5 Tips for Fostering Publisher Relationships in a Remote Environment

Building a new business relationship can be difficult, especially in a remote environment. Without the ability to meet every business connection in person, it is important to possess the skills necessary to build relationships quickly via email and phone conversations. Building strong relationships can be essential to the success of a project, either short or long term, because a satisfied publisher will be more inclined to put extra care and time into your project. Here are five ways to foster publisher relationships.

Research

Before sending out any communication to a potential publisher, do your research. Set time aside before sending out an email or hopping on a call to look through their website, LinkedIn pages, or other available information sources to learn about your contact and their business. Then leverage this information to draw parallels between the program you are looking to promote and the publisher. Communicate these connections to the publisher to get them excited to begin a relationship, stating specific examples of how you see a partnership forming.

Phone Call

While oftentimes relationships begin via email, setting up a call with the publisher is vital to building a relationship. Email is a great way to connect and leaves a paper trail for future reference but talking on the phone is more personal, puts a voice behind the emails, and allows for a bit more candid conversation. Use this time to learn more about the publisher’s website but also to go in depth with the them regarding the programs you represent.

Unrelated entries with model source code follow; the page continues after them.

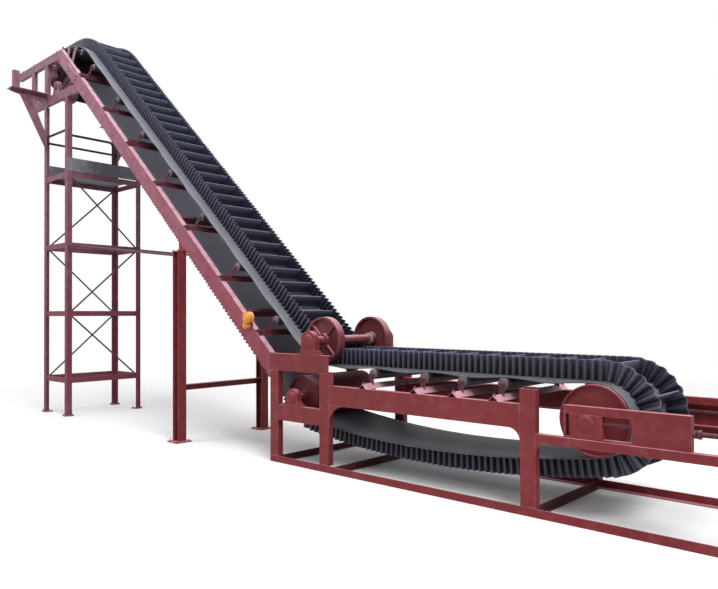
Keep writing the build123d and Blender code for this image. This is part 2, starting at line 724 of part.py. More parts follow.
def takeup_parts():
    """Take-up frames set back on the tail rails, with sliding bearing blocks and their screws."""
    parts = {name: [] for name in ("takeup_frames", "takeup_bearings", "takeup_screws")}
    base, top = TAIL_RAIL_TOP, TAIL_RAIL_TOP + TAKEUP_HEIGHT
    x, axis_z = TAIL_DRUM["x"], TAIL_DRUM["z"]
    left, right = x - TAKEUP_BLOCK_LENGTH / 2, x + TAKEUP_BLOCK_LENGTH / 2
    for side in SIDES:
        y0 = side * (FRAME_HALF - TAKEUP_SETBACK)
        y1 = y0 - side * TAKEUP_WIDTH
        low = block(TAKEUP_START_X, TAKEUP_END_X, y0, y1, base, base + TAKEUP_LOW_BAR)
        high = block(TAKEUP_START_X, TAKEUP_END_X, y0, y1, top - TAKEUP_TOP_BAR, top)
        head = block(TAKEUP_START_X, TAKEUP_START_X + TAKEUP_END_PLATE, y0, y1, base, top)
        tail = block(TAKEUP_END_X - TAKEUP_END_PLATE, TAKEUP_END_X, y0, y1, base, top)
        cover = block(TAKEUP_PLATE_X, TAKEUP_END_X, y0, y0 - side * CHANNEL_WEB, base, top)
        frame = low.fuse(high).fuse(head).fuse(tail).fuse(cover)
        screw_y = (y0 + y1) / 2
        hole = rod((TAKEUP_END_X - 2 * TAKEUP_END_PLATE, screw_y, axis_z),
                   (TAKEUP_END_X + TAKEUP_END_PLATE, screw_y, axis_z), TAKEUP_SCREW_RADIUS + BELT_GAP)
        parts["takeup_frames"].append(frame.cut(hole))
        face = y0 + side * TAKEUP_LIP
        body = block(left, right, face, y1, base + TAKEUP_LOW_BAR, top - TAKEUP_TOP_BAR)
        cap = rod((x, face, axis_z), (x, face + side * TAKEUP_LIP, axis_z), TAKEUP_CAP_RADIUS)
        bore = rod((x, y0, axis_z), (x, y1 - side, axis_z), TAIL_DRUM["shaft"] + RUNNING_GAP)
        parts["takeup_bearings"].append(body.fuse(cap).cut(bore).solids()[0])
        screw = rod((right, screw_y, axis_z), (TAKEUP_SCREW_END_X, screw_y, axis_z), TAKEUP_SCREW_RADIUS)
        nut = rod((TAKEUP_END_X, screw_y, axis_z), (TAKEUP_END_X + TAKEUP_NUT, screw_y, axis_z), TAKEUP_NUT)
        parts["takeup_screws"].append(screw.fuse(nut))
    return parts


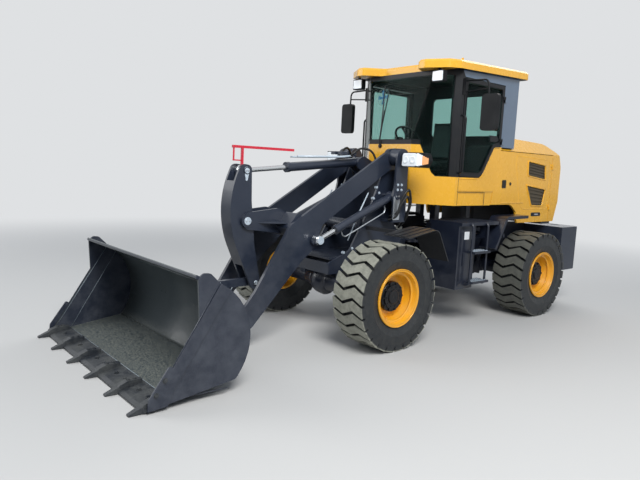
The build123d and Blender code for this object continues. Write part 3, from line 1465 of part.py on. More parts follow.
with BuildPart() as hood:
    slab_x(HOOD_OUTLINE, -HOOD_X, HOOD_X)
    slab_x(HOOD_HOLLOW, -520, 520, Mode.SUBTRACT)
    block(
        -HOOD_X + 20,
        HOOD_X - 20,
        ENGINE_DOOR_REAR_Y - 10,
        HOOD_REAR_Y - 120,
        HOOD_BOTTOM_Z - 10,
        2030,
        Mode.SUBTRACT,
    )
    for side in (1, -1):
        slab_y([(side * x, z) for x, z in HOOD_BEVEL], 1400, 3100, Mode.SUBTRACT)
    block(-480, 480, 2900, HOOD_REAR_Y + 10, REAR_VENT[0], REAR_VENT[1], Mode.SUBTRACT)
    for number in range(REAR_SLATS):
        z = REAR_VENT[0] + 16 + (REAR_VENT[1] - REAR_VENT[0]) / REAR_SLATS * number
        block(-490, 490, HOOD_REAR_Y - 14, HOOD_REAR_Y - 4, z, z + 28)
    for side in (1, -1):
        for z in ENGINE_HINGE_Z:
            hinge_leaf(side, HOOD_X, ENGINE_DOOR_AXIS, z - LEAF_H, z - SEAT, 1)
save(hood, "hood")
ENGINE_DOOR = (
    (seam_y(CAB_BASE_Z) + GAP, CAB_BASE_Z + GAP),
    (1790.0, CAB_BASE_Z + GAP, 160.0),
    (1922.0, 1302.0),
    (1952.0, 1195.0),
    (1975.0, HOOD_BOTTOM_Z),
    (ENGINE_DOOR_REAR_Y - GAP, HOOD_BOTTOM_Z),
    (ENGINE_DOOR_REAR_Y - GAP, HOOD_SHOULDER_Z - GAP),
    (seam_y(HOOD_SHOULDER_Z) + GAP, HOOD_SHOULDER_Z - GAP),
)
GRILLES = (
    # four corners, from the front top round
    ((2140.0, 1950.0), (2556.0, 1908.0), (2584.0, 1727.0), (2159.0, 1770.0)),
    ((2144.0, 1637.0), (2605.0, 1586.0), (2548.0, 1376.0), (2288.0, 1385.0)),
)
SLATS = 5
SLAT_SHARE = 0.45


def between_corners(corners, share):
    """Return the front and rear (y, z) points at a share of the way down a grille."""
    front_top, rear_top, rear_low, front_low = (Vector(*point) for point in corners)
    return front_top + (front_low - front_top) * share, rear_top + (rear_low - rear_top) * share


for side, tag in ((1, "left"), (-1, "right")):
    x0, x1 = mirrored(side, HOOD_X - 26, HOOD_X)
    with BuildPart() as engine_door:
        slab_x(ENGINE_DOOR, x0, x1)
        for corners in GRILLES:
            slab_x(corners, *mirrored(side, HOOD_X - 16, HOOD_X + 1), Mode.SUBTRACT)
            for number in range(SLATS):
                upper = between_corners(corners, (number + 0.3) / SLATS)
                lower = between_corners(corners, (number + 0.3 + SLAT_SHARE) / SLATS)
                rim = (upper[0], upper[1], lower[1], lower[0])
                slab_x([(point.X, point.Y) for point in rim], *mirrored(side, HOOD_X - 17, HOOD_X - 4))
        for z in ENGINE_HINGE_Z:
            hinge_leaf(side, HOOD_X, ENGINE_DOOR_AXIS, z, z + LEAF_H, -1)
    save(engine_door, f"engine_door_{tag}")

# Mirrors on bent arms
MIRROR_Y = 622.0
MIRROR_CASE = (
    (1008.0, 2226.0, 40.0),
    (1008.0, 2613.0, 40.0),
    (1213.0, 2613.0, 40.0),
    (1213.0, 2226.0, 40.0),
)
MIRROR_ARM = ((770.0, MIRROR_Y, 2774.0), (1068.0, MIRROR_Y, 2767.0), (1091.0, MIRROR_Y, 2290.0))
MIRROR_BEND = 60.0
ARM_R = 10.0
with BuildPart() as mirrors:
    for side in (1, -1):
        slab_y(turned(side, MIRROR_CASE), 598, 650)
        tube(turned(side, MIRROR_ARM), ARM_R, [MIRROR_BEND])
        bar((side * 765, MIRROR_Y, 2654), (side * 1074, MIRROR_Y, 2672), ARM_R - 2)
        block(*mirrored(side, CAB_SIDE_X + SEAT, 785), 606, 640, 2630, 2800)
save(mirrors, "mirrors")

# Work lamps hung under the roof's horns
with BuildPart() as work_lamps:
    for side in (1, -1):
        slab_y(turned(side, ((545, 2735, 15), (545, 2862, 15), (705, 2862, 15), (705, 2735, 15))), 305, 365)
        block(*mirrored(side, 610, 640), 325, 345, 2855, roof_z(325))
save(work_lamps, "work_lamps")

# Air cleaner and exhaust behind the cab
with BuildPart() as air_cleaner:
    bar((360, 1900, 2420), (520, 1900, 2420), 95)
    bar((440, 1900, 2237.6), (440, 1900, 2400), 40)
save(air_cleaner, "air_cleaner")

# Level indicator over the tilt cylinder
with BuildPart() as level_indicator:
    block(-12, 12, -1780, -1760, CRANK_TOP[1] + 50 + SEAT, 1915)
    block(-12, 12, -1880, -1150, 1900, 1925)
save(level_indicator, "level_indicator")
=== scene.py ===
"""Looks of an articulated wheel loader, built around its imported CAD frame."""

import cmath
import logging
import math
from collections.abc import Callable
from dataclasses import dataclass, field
from enum import Enum
from functools import cache

import bmesh
import bpy
from mathutils import Matrix, Vector


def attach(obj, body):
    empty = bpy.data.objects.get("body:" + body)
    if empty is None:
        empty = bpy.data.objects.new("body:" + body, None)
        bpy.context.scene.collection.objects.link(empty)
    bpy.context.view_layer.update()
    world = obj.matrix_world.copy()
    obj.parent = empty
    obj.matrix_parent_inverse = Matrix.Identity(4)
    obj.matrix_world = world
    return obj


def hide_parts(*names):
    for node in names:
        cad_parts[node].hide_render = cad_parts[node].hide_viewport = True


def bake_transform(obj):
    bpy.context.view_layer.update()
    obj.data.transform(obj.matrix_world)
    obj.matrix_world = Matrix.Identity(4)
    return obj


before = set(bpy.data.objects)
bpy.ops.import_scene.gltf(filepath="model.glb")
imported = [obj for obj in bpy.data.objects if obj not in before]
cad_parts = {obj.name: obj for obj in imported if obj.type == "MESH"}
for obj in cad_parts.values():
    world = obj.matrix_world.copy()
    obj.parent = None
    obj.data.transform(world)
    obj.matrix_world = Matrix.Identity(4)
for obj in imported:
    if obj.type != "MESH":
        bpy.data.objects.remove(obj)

log = logging.getLogger("loader")
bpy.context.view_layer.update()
MM = 0.001
TURN = 2 * math.pi
FRONT, REAR, TILT = "front_frame", "rear_frame", "tilt_barrel"

Mesh = bmesh.types.BMesh
Item = bpy.types.Object
Tree = bpy.types.NodeTree
Node = bpy.types.Node
Socket = bpy.types.NodeSocket
Face = bpy.types.MeshPolygon
Material = bpy.types.Material
Point = tuple[float, float, float]
Flat = tuple[float, float]
Outline = list[Flat]


class Side(Enum):
    """The two sides of the machine, as the sign of their X."""

    LEFT = 1
    RIGHT = -1

    @property
    def tag(self) -> str:
        """The side's word in node and body names."""
        return self.name.lower()


def linear(colour: str) -> tuple[float, float, float, float]:
    """Turn an sRGB hex colour into a linear one.

    Args:
        colour: The colour, such as "#3e4553".

    Returns:
        Red, green, blue and an alpha of 1, linear.
    """
    values = [int(colour[i : i + 2], 16) / 255 for i in (1, 3, 5)]
    return (*(v / 12.92 if v <= 0.04045 else ((v + 0.055) / 1.055) ** 2.4 for v in values), 1.0)


def feed(taker: Node, inputs: dict[str | int, object]) -> None:
    """Give inputs of a node their values or links.

    Args:
        taker: The node.
        inputs: Input names or places, each with a value or an output socket.
    """
    for name, value in inputs.items():
        socket = taker.inputs[name]
        if isinstance(value, Socket):
            taker.id_data.links.new(value, socket)
        else:
            socket.default_value = value


def node(tree: Tree, kind: str, inputs: dict[str | int, object] | None = None, **settings: object) -> Node:
    """Add a node.

    Args:
        tree: The node tree.
        kind: The node's type name.
        inputs: What to feed it.
        settings: Properties of the node itself.

    Returns:
        The new node.
    """
    made = tree.nodes.new(kind)
    for name, value in settings.items():
        setattr(made, name, value)
    feed(made, inputs or {})
    return made


@dataclass(frozen=True)
class Finish:
    """One real finish: its name, base colour and shine."""

    name: str
    colour: str
    roughness: float = 0.5
    metallic: float = 0.0
    specular: float = 0.5

    def start(self) -> tuple[Material, Node, Socket]:
        """Make the material with its shader.

        Returns:
            The material, its shader and the object's coordinates.
        """
        material = bpy.data.materials.new(self.name)
        material.use_nodes = True
        material.diffuse_color = linear(self.colour)
        shader = material.node_tree.nodes["Principled BSDF"]
        feed(shader, {"Base Color": linear(self.colour), "Roughness": self.roughness})
        feed(shader, {"Metallic": self.metallic, "Specular IOR Level": self.specular})
        return material, shader, node(material.node_tree, "ShaderNodeTexCoord").outputs["Object"]

    def build(self) -> Material:
        """Return the finish as a material."""
        return self.start()[0]


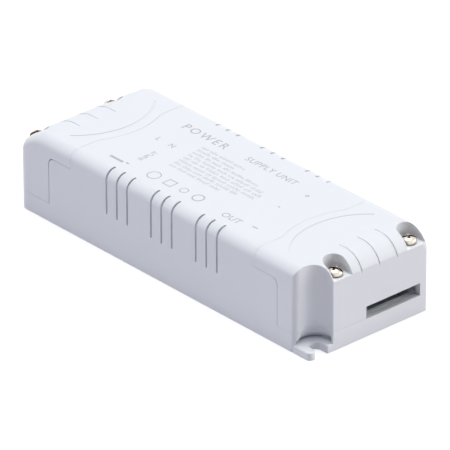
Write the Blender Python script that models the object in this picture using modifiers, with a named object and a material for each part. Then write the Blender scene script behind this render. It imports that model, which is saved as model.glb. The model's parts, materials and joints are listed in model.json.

Have a list of questions prepared which confirm to the publisher that you are eager to work with them.

Small Talk

While talking business is important, it should not be the only focus of your first phone conversation. Ask a few questions about them. While you do not want to get too personal, ask them how their day is going, how the weather is near them, if they have any fun weekend plans, etc. Going the extra mile shows that you not only care about business, but also the person you are talking with, and it adds a level of personalization that you would not get through email.

Follow Up

After any call, it’s great to follow up with the key points that were discussed and any action items needed from the publisher. Add any information that you promised to provide for them. Acting quickly with follow-ups is another way to show how interested you are in a partnership. This is also a great time to mention the personal points you discussed earlier; for example, “I hope your day continues to be great,” “Fingers crossed the rain stopped for you,” “Hope you have a great weekend.” While a simple idea, it shows the publisher that you are interested in forming a personal working relationship.

Build Trust

Trust is an essential part of any relationship, especially in business. The above tips are a great way to begin that partnership, but in order for a relationship to be successful in the long term, that trust must continue to grow. Some tips to continue a strong relationship are: follow up to their emails quickly, inform the publisher of any issues immediately, and check in with the publisher on a regular cadence to keep the line of communication open. Additionally, if there is an opportunity to meet with a publisher at a conference, this is a great time to set up some one-on-one time and meet in person.

Building a relationship via email and phone can be difficult; however, doing your research, chatting with the partner on a personal level, and following up with the publisher quickly are great ways to start. Strong relationships with publishers are essential to a strong affiliate program. The goal is to make the publisher want to work hard for you and, in turn, help your clients’ programs succeed.